I can't wait till the U-bin comes available but at least the T-6 is not too far off. I think it very likely that this new emitter could bring about the end to both the P-7 and the MC-E. It will definitely give the SST-50 a run for the money. I can't wait to start seeing torches made using the XM-L. ( Not to mention what the DIY'ers start building ) Ummmm...a Darkstar with duel XM-L....sweet.

Can't wait to see my sku 12060 torch come out with an XM-L. Maybe by next summer. If so it will go from 600lm to 800lm using the same driver and will have a brighter mid mode that will be even sweeter.


----------



## LUMEXX (Nov 10, 2010)

Hi please I would like 14mm, thanks 16mm 20mm

the good thing is you can buy and on the web with a star, when put in the basket that let you choose which star, so it makes buying


----------



## matthewm (Mar 29, 2009)

20mm star


----------



## Hocum (Nov 9, 2010)

20mm Star
20mm triple round


----------



## Lumbee1 (Dec 16, 2004)

Finally an LED that doubles the performance of my current lights. I will be planning and ordering some LED's shortly. What options do we have for optics on these?


----------



## matthewm (Mar 29, 2009)

Lumbee1 said:


> What options do we have for optics on these?


Welcome to LED's

Optics will follow after (usually a long time) the release of the LED


----------



## Itess (Feb 22, 2009)

Will it be possible to use Iris with this LED?


----------



## odtexas (Oct 2, 2008)

The opening in the bottom of the iris is large enough. It might give a little floodier beam though since the view angle is wider/higher. Think XPE vs XPG..


----------



## Vancbiker (May 25, 2005)

If I were going to jump on this bandwagon, I'd try the Fraen narrow reflector for the MC-E first.


----------



## ti-force (Nov 7, 2010)

Cat-man-do said:


> ti-force, thanks very much for the relay on the data sheet. Very much appreciated! :thumbsup:
> 
> I can't wait till the U-bin comes available but at least the T-6 is not too far off. I think it very likely that this new emitter could bring about the end to both the P-7 and the MC-E. It will definitely give the SST-50 a run for the money.

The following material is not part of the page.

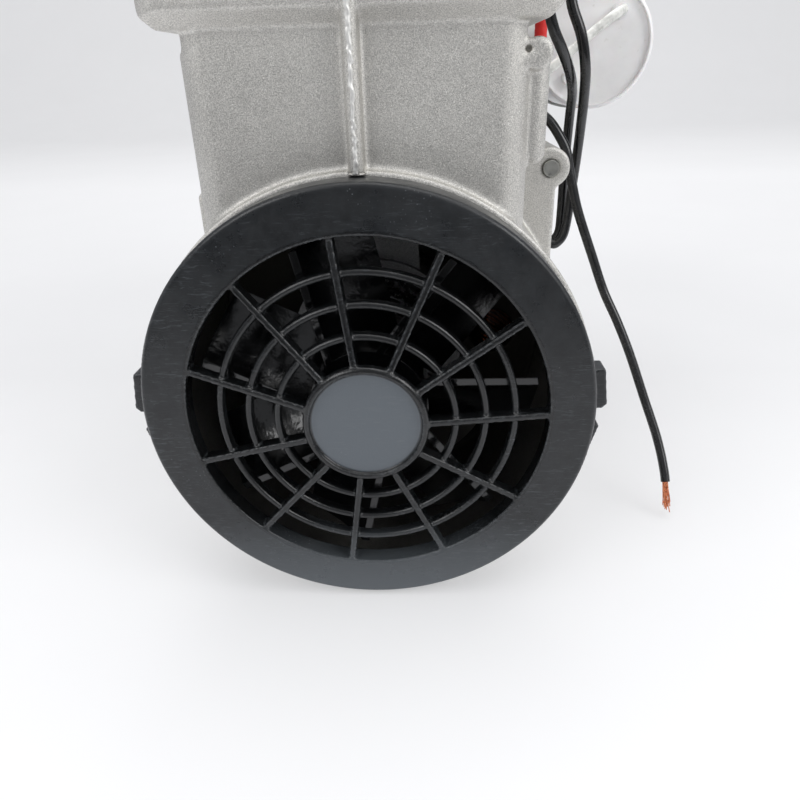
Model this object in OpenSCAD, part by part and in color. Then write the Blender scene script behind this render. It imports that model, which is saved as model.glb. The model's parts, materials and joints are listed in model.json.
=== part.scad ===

I can't wait to start seeing torches made using the XM-L. ( Not to mention what the DIY'ers start building ) Ummmm...a Darkstar with duel XM-L....sweet.
> 
> Can't wait to see my sku 12060 torch come out with an XM-L. Maybe by next summer. If so it will go from 600lm to 800lm using the same driver and will have a brighter mid mode that will be even sweeter.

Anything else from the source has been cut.